▶ _Task to carry out_
Write out, word for word, only the data from its first line to the line containing "self.out, self.tilt, wood)".
##############################
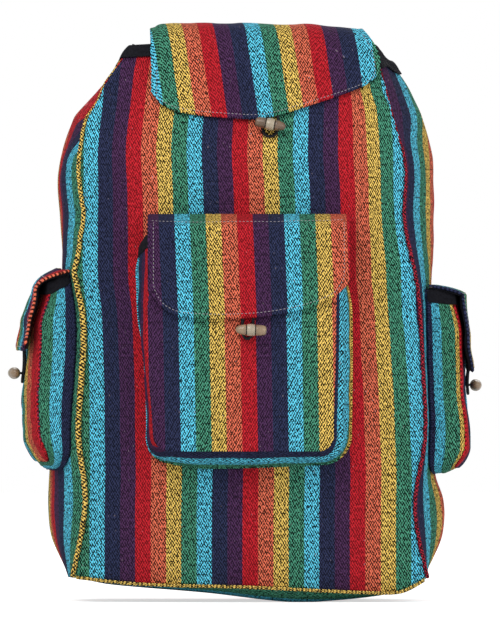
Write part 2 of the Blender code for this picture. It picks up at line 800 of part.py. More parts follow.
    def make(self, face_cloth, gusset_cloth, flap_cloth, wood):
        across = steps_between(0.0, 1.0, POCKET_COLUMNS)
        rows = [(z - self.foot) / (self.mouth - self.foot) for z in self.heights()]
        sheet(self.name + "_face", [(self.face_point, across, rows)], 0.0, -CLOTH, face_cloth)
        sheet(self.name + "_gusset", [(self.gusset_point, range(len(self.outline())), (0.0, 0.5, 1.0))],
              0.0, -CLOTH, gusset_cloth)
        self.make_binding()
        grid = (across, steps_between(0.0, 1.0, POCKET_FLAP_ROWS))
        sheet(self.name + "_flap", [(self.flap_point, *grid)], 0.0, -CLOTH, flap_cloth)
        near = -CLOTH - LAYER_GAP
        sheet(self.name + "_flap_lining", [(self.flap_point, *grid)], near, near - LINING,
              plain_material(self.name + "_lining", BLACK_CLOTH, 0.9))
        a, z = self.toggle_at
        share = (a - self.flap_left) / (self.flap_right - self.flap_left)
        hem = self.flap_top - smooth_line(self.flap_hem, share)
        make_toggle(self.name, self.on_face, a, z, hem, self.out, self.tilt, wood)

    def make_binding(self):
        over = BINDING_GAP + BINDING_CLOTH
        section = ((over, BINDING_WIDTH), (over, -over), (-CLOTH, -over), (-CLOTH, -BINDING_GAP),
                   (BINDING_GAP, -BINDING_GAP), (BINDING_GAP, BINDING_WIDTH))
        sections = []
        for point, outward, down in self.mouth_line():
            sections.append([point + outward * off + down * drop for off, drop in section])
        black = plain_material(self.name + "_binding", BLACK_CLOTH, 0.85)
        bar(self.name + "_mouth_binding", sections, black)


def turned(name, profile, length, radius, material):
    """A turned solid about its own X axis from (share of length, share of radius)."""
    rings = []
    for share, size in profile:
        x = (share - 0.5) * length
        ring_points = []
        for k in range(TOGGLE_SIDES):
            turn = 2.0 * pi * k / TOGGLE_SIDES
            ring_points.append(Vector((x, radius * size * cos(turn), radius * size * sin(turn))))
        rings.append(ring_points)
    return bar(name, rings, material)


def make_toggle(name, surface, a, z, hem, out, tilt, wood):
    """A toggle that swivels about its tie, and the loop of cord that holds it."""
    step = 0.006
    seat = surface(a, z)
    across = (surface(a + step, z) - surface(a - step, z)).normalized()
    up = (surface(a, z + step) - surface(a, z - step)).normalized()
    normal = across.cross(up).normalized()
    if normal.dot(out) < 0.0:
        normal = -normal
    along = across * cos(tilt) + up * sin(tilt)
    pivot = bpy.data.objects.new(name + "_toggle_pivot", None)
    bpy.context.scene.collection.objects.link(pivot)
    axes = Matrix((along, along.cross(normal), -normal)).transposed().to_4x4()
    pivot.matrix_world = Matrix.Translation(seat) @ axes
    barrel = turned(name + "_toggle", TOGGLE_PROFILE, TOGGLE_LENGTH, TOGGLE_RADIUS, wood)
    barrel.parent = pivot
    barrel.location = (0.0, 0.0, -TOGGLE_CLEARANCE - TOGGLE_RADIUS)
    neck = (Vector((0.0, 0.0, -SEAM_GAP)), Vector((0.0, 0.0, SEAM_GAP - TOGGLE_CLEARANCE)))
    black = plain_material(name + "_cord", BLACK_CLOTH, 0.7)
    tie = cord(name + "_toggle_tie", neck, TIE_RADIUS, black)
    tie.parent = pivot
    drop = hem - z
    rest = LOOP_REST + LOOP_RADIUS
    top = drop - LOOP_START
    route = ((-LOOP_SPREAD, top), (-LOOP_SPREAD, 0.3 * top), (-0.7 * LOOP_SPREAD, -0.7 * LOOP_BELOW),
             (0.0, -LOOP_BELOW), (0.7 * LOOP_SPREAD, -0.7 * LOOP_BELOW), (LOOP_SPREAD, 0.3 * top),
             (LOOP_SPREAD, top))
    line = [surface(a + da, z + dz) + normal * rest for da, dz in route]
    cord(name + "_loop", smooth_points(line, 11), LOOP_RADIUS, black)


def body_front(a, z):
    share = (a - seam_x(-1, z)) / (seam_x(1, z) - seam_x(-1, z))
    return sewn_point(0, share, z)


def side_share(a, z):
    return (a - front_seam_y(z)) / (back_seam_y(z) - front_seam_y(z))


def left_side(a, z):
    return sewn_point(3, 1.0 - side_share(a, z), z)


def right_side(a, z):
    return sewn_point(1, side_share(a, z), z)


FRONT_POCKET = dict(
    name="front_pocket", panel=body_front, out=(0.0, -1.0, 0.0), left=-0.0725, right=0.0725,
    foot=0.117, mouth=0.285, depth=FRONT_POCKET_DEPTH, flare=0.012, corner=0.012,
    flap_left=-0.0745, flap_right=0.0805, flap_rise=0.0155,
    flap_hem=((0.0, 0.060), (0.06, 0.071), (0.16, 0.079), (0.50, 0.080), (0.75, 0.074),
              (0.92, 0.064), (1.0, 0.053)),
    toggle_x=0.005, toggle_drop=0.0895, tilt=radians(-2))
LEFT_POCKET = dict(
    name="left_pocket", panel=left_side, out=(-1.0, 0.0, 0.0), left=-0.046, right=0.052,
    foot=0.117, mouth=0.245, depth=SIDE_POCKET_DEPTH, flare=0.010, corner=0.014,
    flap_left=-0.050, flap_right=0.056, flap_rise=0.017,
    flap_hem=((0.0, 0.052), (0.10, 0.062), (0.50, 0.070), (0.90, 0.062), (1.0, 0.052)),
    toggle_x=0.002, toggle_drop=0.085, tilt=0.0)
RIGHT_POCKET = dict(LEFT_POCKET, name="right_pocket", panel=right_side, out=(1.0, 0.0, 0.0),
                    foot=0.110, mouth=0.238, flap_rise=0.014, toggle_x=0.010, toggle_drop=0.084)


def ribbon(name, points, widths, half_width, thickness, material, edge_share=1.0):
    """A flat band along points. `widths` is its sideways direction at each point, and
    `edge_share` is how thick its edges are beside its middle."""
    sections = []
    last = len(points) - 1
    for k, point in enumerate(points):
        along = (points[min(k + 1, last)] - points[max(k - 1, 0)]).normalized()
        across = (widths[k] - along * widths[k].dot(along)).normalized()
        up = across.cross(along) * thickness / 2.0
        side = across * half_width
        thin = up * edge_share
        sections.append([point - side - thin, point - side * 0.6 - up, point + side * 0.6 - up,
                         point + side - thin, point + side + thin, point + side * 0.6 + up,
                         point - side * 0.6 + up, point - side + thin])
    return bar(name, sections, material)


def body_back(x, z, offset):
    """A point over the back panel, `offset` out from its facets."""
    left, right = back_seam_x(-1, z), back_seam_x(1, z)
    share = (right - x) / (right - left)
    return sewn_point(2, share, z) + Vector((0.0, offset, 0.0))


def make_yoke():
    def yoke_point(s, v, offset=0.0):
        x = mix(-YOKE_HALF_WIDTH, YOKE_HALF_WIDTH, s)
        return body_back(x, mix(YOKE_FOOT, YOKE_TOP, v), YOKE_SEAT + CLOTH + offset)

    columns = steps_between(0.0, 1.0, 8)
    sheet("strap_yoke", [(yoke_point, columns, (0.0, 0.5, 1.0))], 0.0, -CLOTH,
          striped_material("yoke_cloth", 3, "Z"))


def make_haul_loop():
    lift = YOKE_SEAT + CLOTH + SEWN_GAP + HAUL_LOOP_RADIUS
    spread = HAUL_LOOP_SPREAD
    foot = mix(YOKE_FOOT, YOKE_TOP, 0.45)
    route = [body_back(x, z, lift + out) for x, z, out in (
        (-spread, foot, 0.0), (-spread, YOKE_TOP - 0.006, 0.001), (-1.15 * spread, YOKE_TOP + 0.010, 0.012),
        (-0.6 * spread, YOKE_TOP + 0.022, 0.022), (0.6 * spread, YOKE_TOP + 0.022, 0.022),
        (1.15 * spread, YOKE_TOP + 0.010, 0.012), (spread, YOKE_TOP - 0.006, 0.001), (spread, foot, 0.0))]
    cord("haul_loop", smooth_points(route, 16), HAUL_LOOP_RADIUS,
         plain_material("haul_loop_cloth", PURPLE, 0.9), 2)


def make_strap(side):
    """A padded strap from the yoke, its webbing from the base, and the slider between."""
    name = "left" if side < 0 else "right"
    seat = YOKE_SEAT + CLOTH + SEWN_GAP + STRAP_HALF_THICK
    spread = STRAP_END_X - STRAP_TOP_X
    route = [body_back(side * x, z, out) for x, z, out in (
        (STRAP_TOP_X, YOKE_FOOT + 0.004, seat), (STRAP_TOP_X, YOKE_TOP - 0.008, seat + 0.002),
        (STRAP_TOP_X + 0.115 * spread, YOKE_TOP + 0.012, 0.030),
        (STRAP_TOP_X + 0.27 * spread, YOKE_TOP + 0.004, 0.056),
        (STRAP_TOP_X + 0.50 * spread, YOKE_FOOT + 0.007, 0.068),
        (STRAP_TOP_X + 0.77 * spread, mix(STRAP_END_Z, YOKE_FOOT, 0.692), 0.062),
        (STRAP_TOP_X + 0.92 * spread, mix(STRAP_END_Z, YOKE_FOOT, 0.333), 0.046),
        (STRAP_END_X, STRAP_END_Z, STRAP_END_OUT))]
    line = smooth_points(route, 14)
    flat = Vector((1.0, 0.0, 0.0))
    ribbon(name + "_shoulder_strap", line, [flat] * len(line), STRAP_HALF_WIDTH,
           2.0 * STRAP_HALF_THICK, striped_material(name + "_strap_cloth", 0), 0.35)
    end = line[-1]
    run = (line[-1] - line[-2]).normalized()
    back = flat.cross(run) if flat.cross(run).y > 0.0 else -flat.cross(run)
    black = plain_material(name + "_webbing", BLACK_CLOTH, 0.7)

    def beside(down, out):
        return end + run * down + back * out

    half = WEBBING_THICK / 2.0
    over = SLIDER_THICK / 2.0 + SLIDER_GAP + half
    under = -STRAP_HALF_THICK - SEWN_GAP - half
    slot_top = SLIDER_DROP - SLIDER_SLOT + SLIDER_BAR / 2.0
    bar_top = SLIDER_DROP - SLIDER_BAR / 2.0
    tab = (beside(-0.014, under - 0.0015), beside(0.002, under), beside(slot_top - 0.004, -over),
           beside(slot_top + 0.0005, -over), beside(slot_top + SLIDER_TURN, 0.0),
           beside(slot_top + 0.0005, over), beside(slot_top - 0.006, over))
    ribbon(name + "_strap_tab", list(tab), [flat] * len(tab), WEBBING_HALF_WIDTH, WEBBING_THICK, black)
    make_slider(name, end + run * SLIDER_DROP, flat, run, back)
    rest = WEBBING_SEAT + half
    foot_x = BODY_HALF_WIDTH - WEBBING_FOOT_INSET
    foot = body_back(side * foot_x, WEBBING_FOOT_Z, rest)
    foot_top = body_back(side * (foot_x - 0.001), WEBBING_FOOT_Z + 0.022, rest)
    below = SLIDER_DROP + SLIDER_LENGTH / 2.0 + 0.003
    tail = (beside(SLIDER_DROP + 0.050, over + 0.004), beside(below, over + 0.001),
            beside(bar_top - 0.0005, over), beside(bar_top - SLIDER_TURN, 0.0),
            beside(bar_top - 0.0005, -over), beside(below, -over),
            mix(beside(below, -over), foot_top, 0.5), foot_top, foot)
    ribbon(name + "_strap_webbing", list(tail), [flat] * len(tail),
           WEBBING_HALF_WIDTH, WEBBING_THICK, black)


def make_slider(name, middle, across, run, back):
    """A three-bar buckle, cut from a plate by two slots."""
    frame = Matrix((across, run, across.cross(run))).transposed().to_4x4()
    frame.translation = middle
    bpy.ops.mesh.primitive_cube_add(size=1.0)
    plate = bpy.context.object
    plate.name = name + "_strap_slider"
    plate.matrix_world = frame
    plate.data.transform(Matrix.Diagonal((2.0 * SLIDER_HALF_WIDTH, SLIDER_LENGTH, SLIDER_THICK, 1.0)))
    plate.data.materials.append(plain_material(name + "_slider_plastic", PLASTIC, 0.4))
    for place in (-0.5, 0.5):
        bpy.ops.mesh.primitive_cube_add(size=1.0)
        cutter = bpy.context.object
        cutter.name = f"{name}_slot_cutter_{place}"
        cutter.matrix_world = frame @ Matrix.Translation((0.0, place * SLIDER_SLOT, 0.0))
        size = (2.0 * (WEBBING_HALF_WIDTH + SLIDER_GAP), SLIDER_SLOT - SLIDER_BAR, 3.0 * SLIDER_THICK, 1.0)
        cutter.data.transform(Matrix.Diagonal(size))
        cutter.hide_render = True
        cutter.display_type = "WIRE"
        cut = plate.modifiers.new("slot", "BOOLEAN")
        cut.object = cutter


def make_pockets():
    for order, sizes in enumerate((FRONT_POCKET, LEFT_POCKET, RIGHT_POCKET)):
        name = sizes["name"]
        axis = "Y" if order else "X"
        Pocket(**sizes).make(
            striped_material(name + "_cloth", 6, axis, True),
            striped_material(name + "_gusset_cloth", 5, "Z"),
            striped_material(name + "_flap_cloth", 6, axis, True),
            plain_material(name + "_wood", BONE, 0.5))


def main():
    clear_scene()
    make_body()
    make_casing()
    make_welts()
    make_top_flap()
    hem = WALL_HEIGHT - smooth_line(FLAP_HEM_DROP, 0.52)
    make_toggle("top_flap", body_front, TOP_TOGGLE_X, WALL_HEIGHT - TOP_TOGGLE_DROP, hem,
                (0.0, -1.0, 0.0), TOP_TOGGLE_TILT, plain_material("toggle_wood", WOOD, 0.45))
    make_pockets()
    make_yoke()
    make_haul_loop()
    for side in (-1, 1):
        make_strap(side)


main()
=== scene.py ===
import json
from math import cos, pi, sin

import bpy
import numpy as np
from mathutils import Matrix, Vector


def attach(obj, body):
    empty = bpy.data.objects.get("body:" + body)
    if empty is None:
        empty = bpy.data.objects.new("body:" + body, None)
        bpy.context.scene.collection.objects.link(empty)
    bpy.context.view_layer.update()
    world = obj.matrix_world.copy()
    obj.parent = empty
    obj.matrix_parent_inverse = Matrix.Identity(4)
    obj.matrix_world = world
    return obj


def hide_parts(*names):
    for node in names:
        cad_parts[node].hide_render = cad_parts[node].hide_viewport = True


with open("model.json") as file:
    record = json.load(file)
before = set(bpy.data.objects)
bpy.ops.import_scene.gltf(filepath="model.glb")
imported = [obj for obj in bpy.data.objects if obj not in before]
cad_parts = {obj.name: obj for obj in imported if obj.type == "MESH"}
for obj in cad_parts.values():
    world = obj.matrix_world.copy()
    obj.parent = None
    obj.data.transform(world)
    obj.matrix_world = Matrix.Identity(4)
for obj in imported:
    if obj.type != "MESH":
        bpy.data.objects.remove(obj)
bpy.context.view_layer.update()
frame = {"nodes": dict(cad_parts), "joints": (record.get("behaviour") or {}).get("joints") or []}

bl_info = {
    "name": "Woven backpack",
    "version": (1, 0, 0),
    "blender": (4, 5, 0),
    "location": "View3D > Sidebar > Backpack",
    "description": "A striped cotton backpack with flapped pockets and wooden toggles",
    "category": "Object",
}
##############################
▶ _Problem solution_
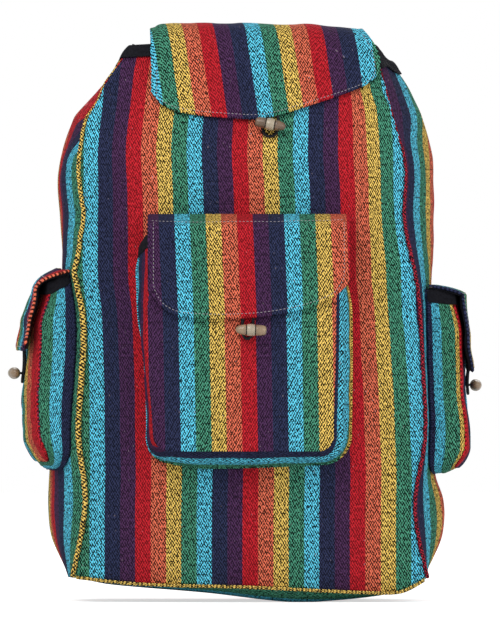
Write part 2 of the Blender code for this picture. It picks up at line 800 of part.py. More parts follow.
    def make(self, face_cloth, gusset_cloth, flap_cloth, wood):
        across = steps_between(0.0, 1.0, POCKET_COLUMNS)
        rows = [(z - self.foot) / (self.mouth - self.foot) for z in self.heights()]
        sheet(self.name + "_face", [(self.face_point, across, rows)], 0.0, -CLOTH, face_cloth)
        sheet(self.name + "_gusset", [(self.gusset_point, range(len(self.outline())), (0.0, 0.5, 1.0))],
              0.0, -CLOTH, gusset_cloth)
        self.make_binding()
        grid = (across, steps_between(0.0, 1.0, POCKET_FLAP_ROWS))
        sheet(self.name + "_flap", [(self.flap_point, *grid)], 0.0, -CLOTH, flap_cloth)
        near = -CLOTH - LAYER_GAP
        sheet(self.name + "_flap_lining", [(self.flap_point, *grid)], near, near - LINING,
              plain_material(self.name + "_lining", BLACK_CLOTH, 0.9))
        a, z = self.toggle_at
        share = (a - self.flap_left) / (self.flap_right - self.flap_left)
        hem = self.flap_top - smooth_line(self.flap_hem, share)
        make_toggle(self.name, self.on_face, a, z, hem, self.out, self.tilt, wood)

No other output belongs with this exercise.